Ein weiteres Minus ist eine "Vernetzung" des Buches - laufende Verweise von einem Kapitel in das andere wecken nicht selten das Gefühl, es mit einer oberflächlichen Darstellung zu tun zu haben. Man verliert sich im Buch und bekommt kein vollständiges Bild von bestimmten Sachverhalten. Die so genannte "Vernetzung" kann man jedoch dann als vorteilhaft betrachten, wenn man sich schnell über ein Thema orientieren möchte und nach einem "Start" für die weiteren Recherchen sucht. Aber leider, wie schon oben erwähnt, trifft es nicht für jedes Thema zu.
Die Beurteilung des Buches fällt somit zweideutig aus.
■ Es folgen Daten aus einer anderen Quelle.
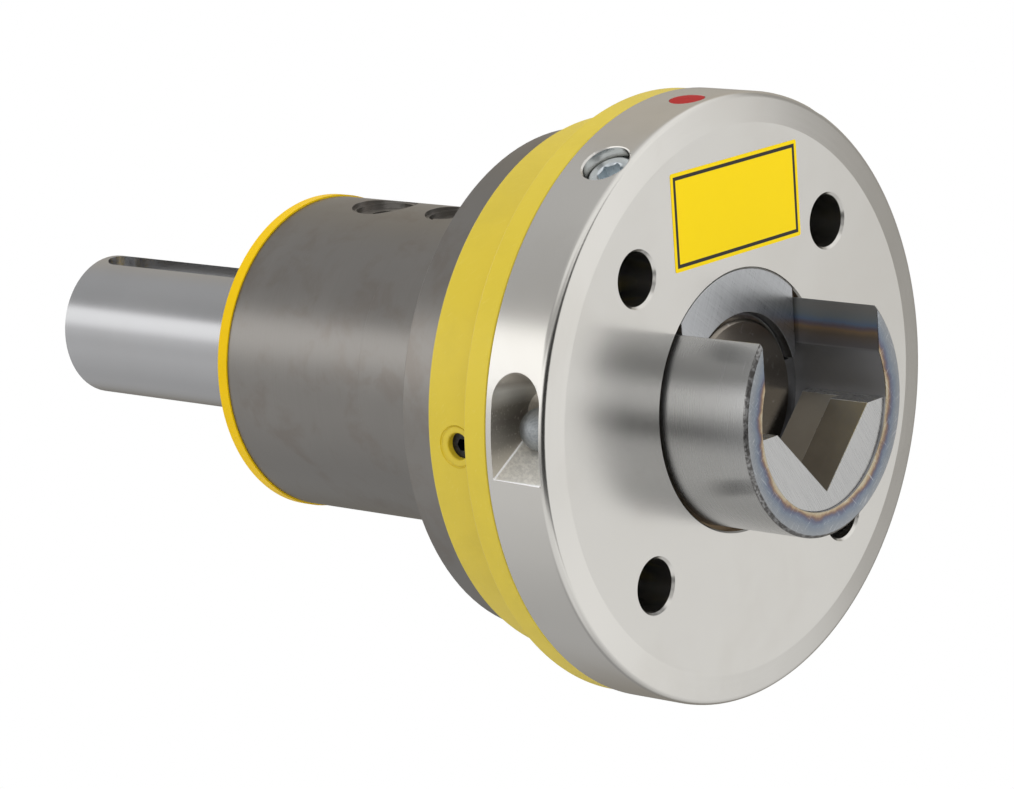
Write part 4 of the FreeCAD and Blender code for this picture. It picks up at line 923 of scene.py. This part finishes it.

Zum einen werden einige der von den Autoren selbst gesteckten Ziele, wie dem Fachpublikum den Einstieg in die Geschichte des östlichen Europas zu erleichtern und Basisinformationen zu Spezifika dieses Raumes zu vermitteln, sicher erfüllt. Komplexe Sachverhalte sind zwar von kompetenten Autoren zusammengefasst worden, manche fehlen jedoch. Das Buch ist weder ein Lexikon noch eine Gesamtdarstellung. Es ist ein Experiment des Mittelweges. Deswegen eignet sich das Studienhandbuch Östliches Europa perfekt als eine Ergänzung zu den üblichen Studienbüchern, doch kommt es über die Grenzen eines Nachschlagewerkes beziehungsweise eines nur manchmal nützlichen Hilfsmittels nicht hinaus. Sicher für Studenten sehr hilfreich ist der Methodenteil, weniger aber die Geschichtsdarstellung. Die bewusste Reduzierung auf Kultur und Alltag lässt viele Problemfelder außer Acht und führt zu einer lückenhaften Erschließung des historischen Raumes des Russischen Reiches und der Sowjetunion.
Anmerkung:
[1] Hans-Joachim Torke: Lexikon der Geschichte Rußlands. Von den Anfängen bis zur Oktober-Revolution. München 1985. Ders. (Hrsg.): Historisches Lexikon der Sowjetunion 1917/22 bis 1991. München 1993.Ders. (Hrsg.): Einführung in die Geschichte Rußlands. München 1997.